▶ [INFORMATION PROVIDED]
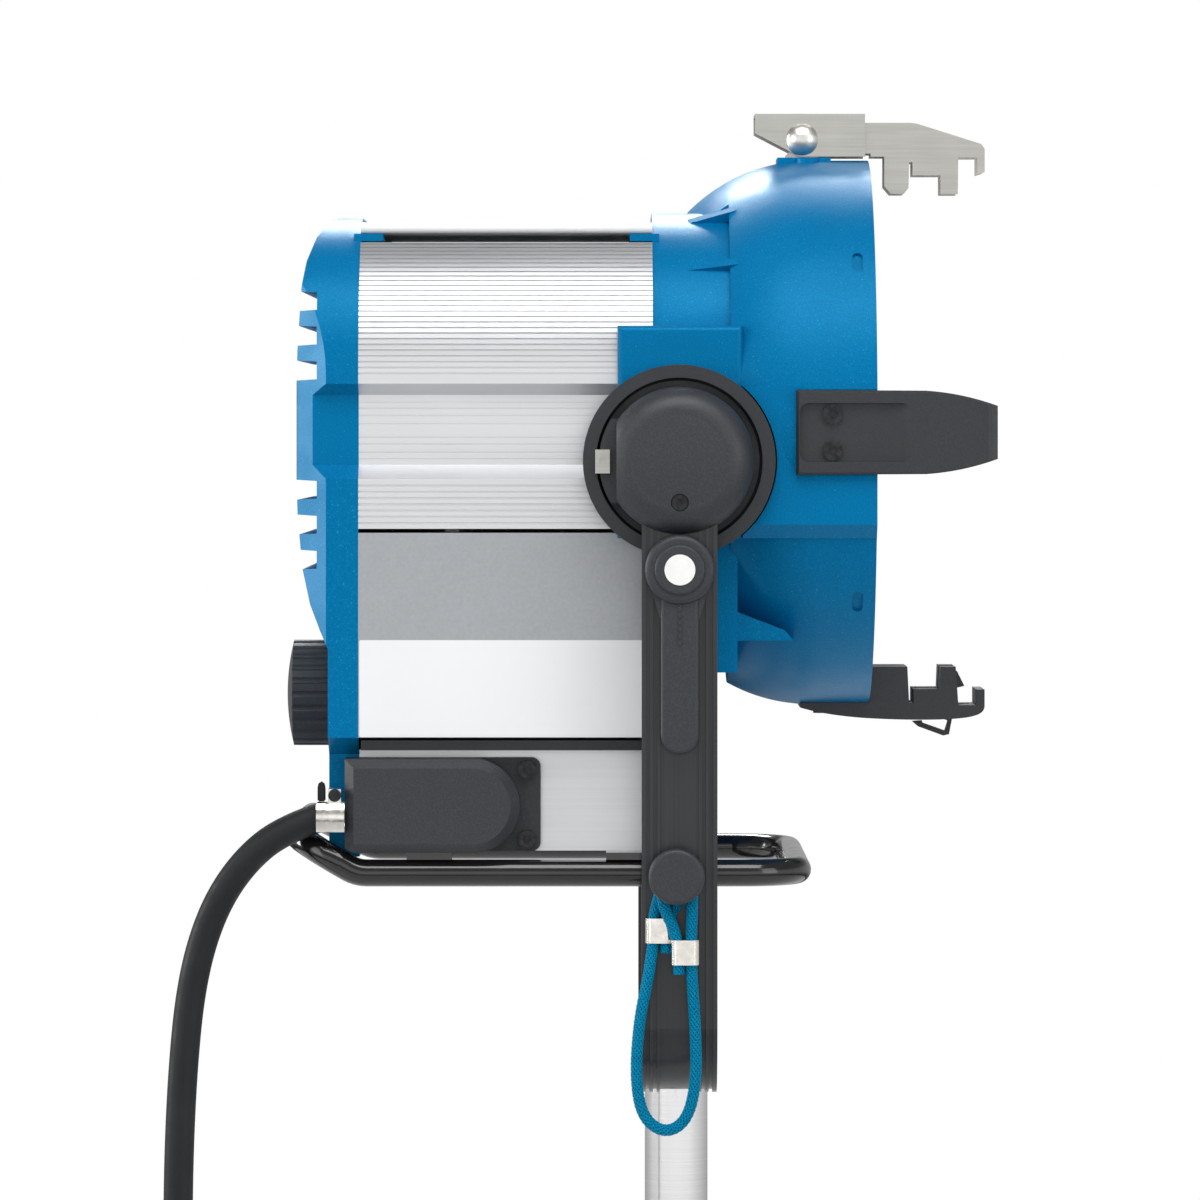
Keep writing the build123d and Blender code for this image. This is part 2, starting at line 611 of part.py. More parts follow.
def side_bracket():
    """Black cast holder bolted into a seat in the side of the bell."""
    outer = BRACKET_OUT
    outside = [(BELL_RIM_X + 0.4, outer), (136.5, outer), (139.6, outer - 1.6)]
    plan = outside + claw_inside(121.8, 116.5, 108.0)
    claw = along_z(polygon(*plan), -BRACKET_HALF, BRACKET_HALF)
    claw += block(51.4, 89, SEAT_Y, outer, -BRACKET_HALF, BRACKET_HALF)
    upper_edge = [
        Line((51.4, BRACKET_HALF), (108, 18.3)),
        ThreePointArc((108, 18.3), (125, 15.9), (139.7, 11.6)),
        Line((139.7, 11.6), (139.7, -11.6)),
        ThreePointArc((139.7, -11.6), (125, -15.9), (108, -18.3)),
        Line((108, -18.3), (51.4, -BRACKET_HALF)),
        Line((51.4, -BRACKET_HALF), (51.4, BRACKET_HALF)),
    ]
    bracket = claw & along_y(make_face(upper_edge), 100, 130)
    bracket = chamfer(bracket.faces().sort_by(Axis.Y)[-1].edges(), 1.0)
    recess_floor = 122.8
    ramp = polygon(
        (52.8, 130), (52.8, recess_floor), (92, recess_floor), (97.5, 123.6), (101.3, outer), (101.3, 130),
    )
    corners = along_y(Pos(77.05, 0) * RectangleRounded(48.5, 25.8, 4), 120, 130)
    bracket -= corners & along_z(ramp, -15, 15)
    for z in (-8, 8):
        bracket -= rod_y(2.1, 118, 130, 67.3, z)
    save_head("side_bracket_left", bracket)
    save_head("side_bracket_right", other_side(bracket))
    screws = [socket_screw(67.3, -recess_floor, z, 4.3, 2.2, 1.6) for z in (-8, 8)]
    head_z = -126.0
    lower = [rod_z(2.0, head_z, -121.6, x, 0) + rod_z(3.6, head_z - 1.8, head_z, x, 0) for x in (66, 80)]
    pin = rod_y(1.5, -12.5, 12.5, CATCH_X, CATCH_REL)
    save_head("bracket_fixings", group(*screws, *[other_side(screw) for screw in screws], *lower, pin))


def bottom_bracket():
    """Black lower holder that hugs the bell, slotted along its middle for the sprung catch."""
    underside = [
        (56, -124.7), (62, -126.3), (69.6, -127.7), (80, -129.0), (92.3, -129.8), (115, -130.2), (128, -129.6),
        (135, -128.4), (138.5, -126.6), (139.6, -124.0),
    ]
    inside = [(x, -r) for x, r in claw_inside(123.6, 116.3, 106.2)]
    back = [(BELL_RIM_X + 0.4, -118.0), (56, -118.0)]
    outline = make_face([Spline(*underside), Polyline(underside[-1], *inside, *back, underside[0])])
    bracket = along_y(outline, -19, 19) - rod_x(BELL_R + 0.1, 50, BELL_RIM_X + 0.4)
    bracket -= block(105.8, 133.5, -4.6, 4.6, -135, -100)
    bracket -= rod_y(1.5, -13, 13, CATCH_X, CATCH_REL)
    for x in (66, 80):
        bracket -= rod_z(2.1, -140, -120, x, 0) + rod_z(3.8, -140, -126.0, x, 0)
    save_head("bottom_bracket", bracket)
    catch = polygon(
        (107.5, -131.6), (110, -133.8), (121.5, -138.0), (124.2, -137.4), (125.8, -129.0), (126.4, -116.6),
        (131.2, -115.4), (127.8, -108.6), (123.6, -108.6), (121.4, -121.0), (120.6, -130.8),
    )
    notch = polygon((112, -130), (112, -132.2), (122.4, -135.9), (123.8, -131.2), (120, -130))
    body = along_y(catch - notch, -4.2, 4.2) - rod_y(1.5 + RUNNING, -5, 5, CATCH_X, CATCH_REL)
    save_head("bottom_catch", body)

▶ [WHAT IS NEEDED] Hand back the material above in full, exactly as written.

▶ [SOLUTION TO THE EXERCISE]
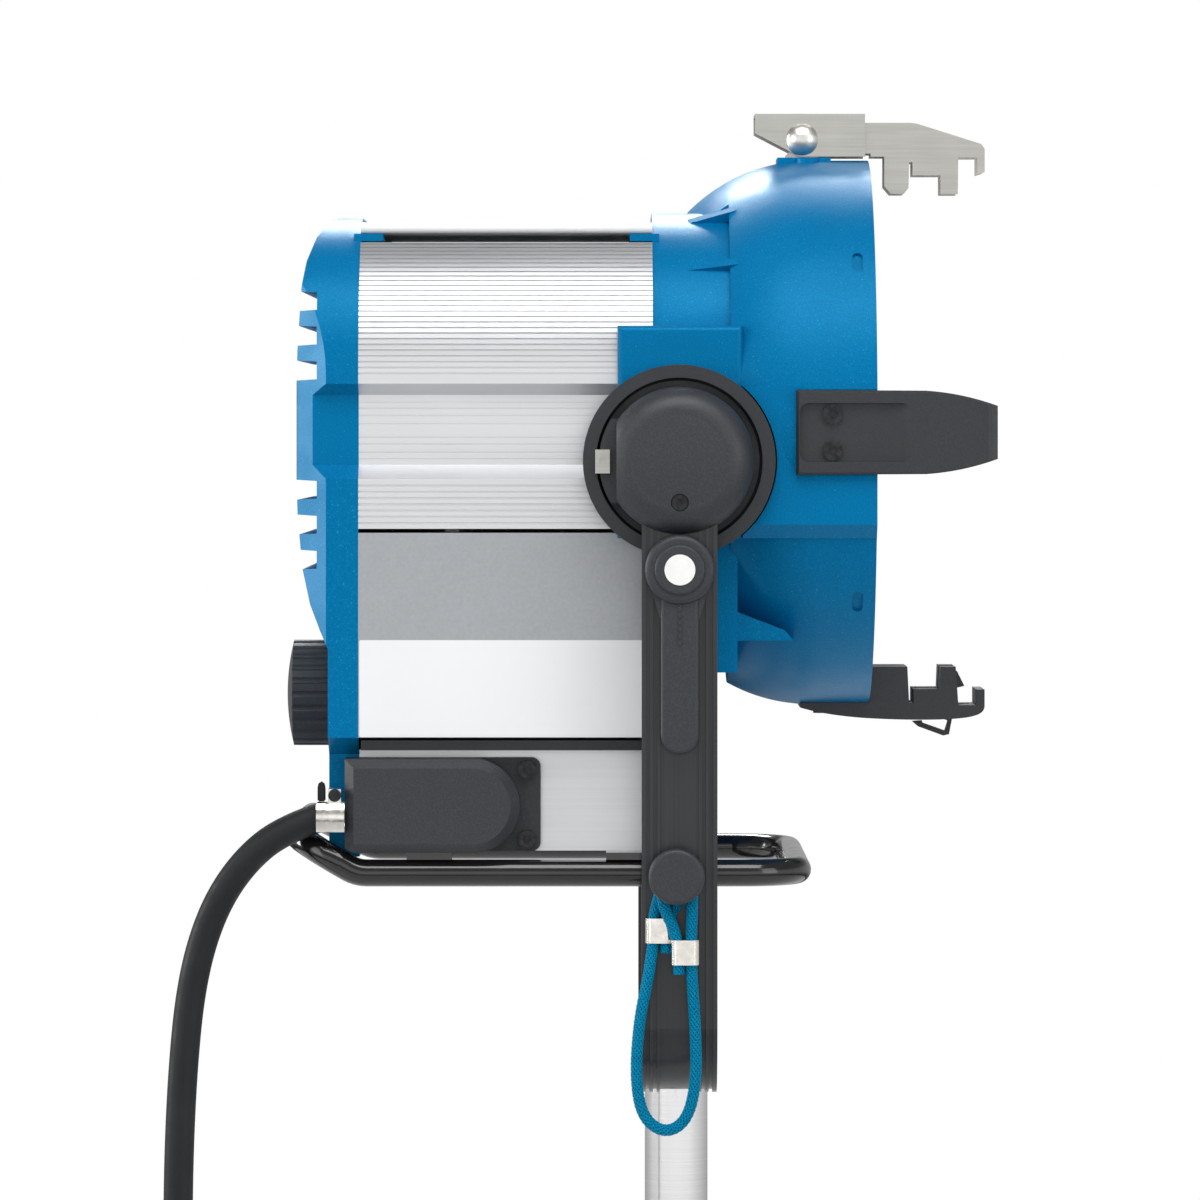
Keep writing the build123d and Blender code for this image. This is part 2, starting at line 611 of part.py. More parts follow.
def side_bracket():
    """Black cast holder bolted into a seat in the side of the bell."""
    outer = BRACKET_OUT
    outside = [(BELL_RIM_X + 0.4, outer), (136.5, outer), (139.6, outer - 1.6)]
    plan = outside + claw_inside(121.8, 116.5, 108.0)
    claw = along_z(polygon(*plan), -BRACKET_HALF, BRACKET_HALF)
    claw += block(51.4, 89, SEAT_Y, outer, -BRACKET_HALF, BRACKET_HALF)
    upper_edge = [
        Line((51.4, BRACKET_HALF), (108, 18.3)),
        ThreePointArc((108, 18.3), (125, 15.9), (139.7, 11.6)),
        Line((139.7, 11.6), (139.7, -11.6)),
        ThreePointArc((139.7, -11.6), (125, -15.9), (108, -18.3)),
        Line((108, -18.3), (51.4, -BRACKET_HALF)),
        Line((51.4, -BRACKET_HALF), (51.4, BRACKET_HALF)),
    ]
    bracket = claw & along_y(make_face(upper_edge), 100, 130)
    bracket = chamfer(bracket.faces().sort_by(Axis.Y)[-1].edges(), 1.0)
    recess_floor = 122.8
    ramp = polygon(
        (52.8, 130), (52.8, recess_floor), (92, recess_floor), (97.5, 123.6), (101.3, outer), (101.3, 130),
    )
    corners = along_y(Pos(77.05, 0) * RectangleRounded(48.5, 25.8, 4), 120, 130)
    bracket -= corners & along_z(ramp, -15, 15)
    for z in (-8, 8):
        bracket -= rod_y(2.1, 118, 130, 67.3, z)
    save_head("side_bracket_left", bracket)
    save_head("side_bracket_right", other_side(bracket))
    screws = [socket_screw(67.3, -recess_floor, z, 4.3, 2.2, 1.6) for z in (-8, 8)]
    head_z = -126.0
    lower = [rod_z(2.0, head_z, -121.6, x, 0) + rod_z(3.6, head_z - 1.8, head_z, x, 0) for x in (66, 80)]
    pin = rod_y(1.5, -12.5, 12.5, CATCH_X, CATCH_REL)
    save_head("bracket_fixings", group(*screws, *[other_side(screw) for screw in screws], *lower, pin))


def bottom_bracket():
    """Black lower holder that hugs the bell, slotted along its middle for the sprung catch."""
    underside = [
        (56, -124.7), (62, -126.3), (69.6, -127.7), (80, -129.0), (92.3, -129.8), (115, -130.2), (128, -129.6),
        (135, -128.4), (138.5, -126.6), (139.6, -124.0),
    ]
    inside = [(x, -r) for x, r in claw_inside(123.6, 116.3, 106.2)]
    back = [(BELL_RIM_X + 0.4, -118.0), (56, -118.0)]
    outline = make_face([Spline(*underside), Polyline(underside[-1], *inside, *back, underside[0])])
    bracket = along_y(outline, -19, 19) - rod_x(BELL_R + 0.1, 50, BELL_RIM_X + 0.4)
    bracket -= block(105.8, 133.5, -4.6, 4.6, -135, -100)
    bracket -= rod_y(1.5, -13, 13, CATCH_X, CATCH_REL)
    for x in (66, 80):
        bracket -= rod_z(2.1, -140, -120, x, 0) + rod_z(3.8, -140, -126.0, x, 0)
    save_head("bottom_bracket", bracket)
    catch = polygon(
        (107.5, -131.6), (110, -133.8), (121.5, -138.0), (124.2, -137.4), (125.8, -129.0), (126.4, -116.6),
        (131.2, -115.4), (127.8, -108.6), (123.6, -108.6), (121.4, -121.0), (120.6, -130.8),
    )
    notch = polygon((112, -130), (112, -132.2), (122.4, -135.9), (123.8, -131.2), (120, -130))
    body = along_y(catch - notch, -4.2, 4.2) - rod_y(1.5 + RUNNING, -5, 5, CATCH_X, CATCH_REL)
    save_head("bottom_catch", body)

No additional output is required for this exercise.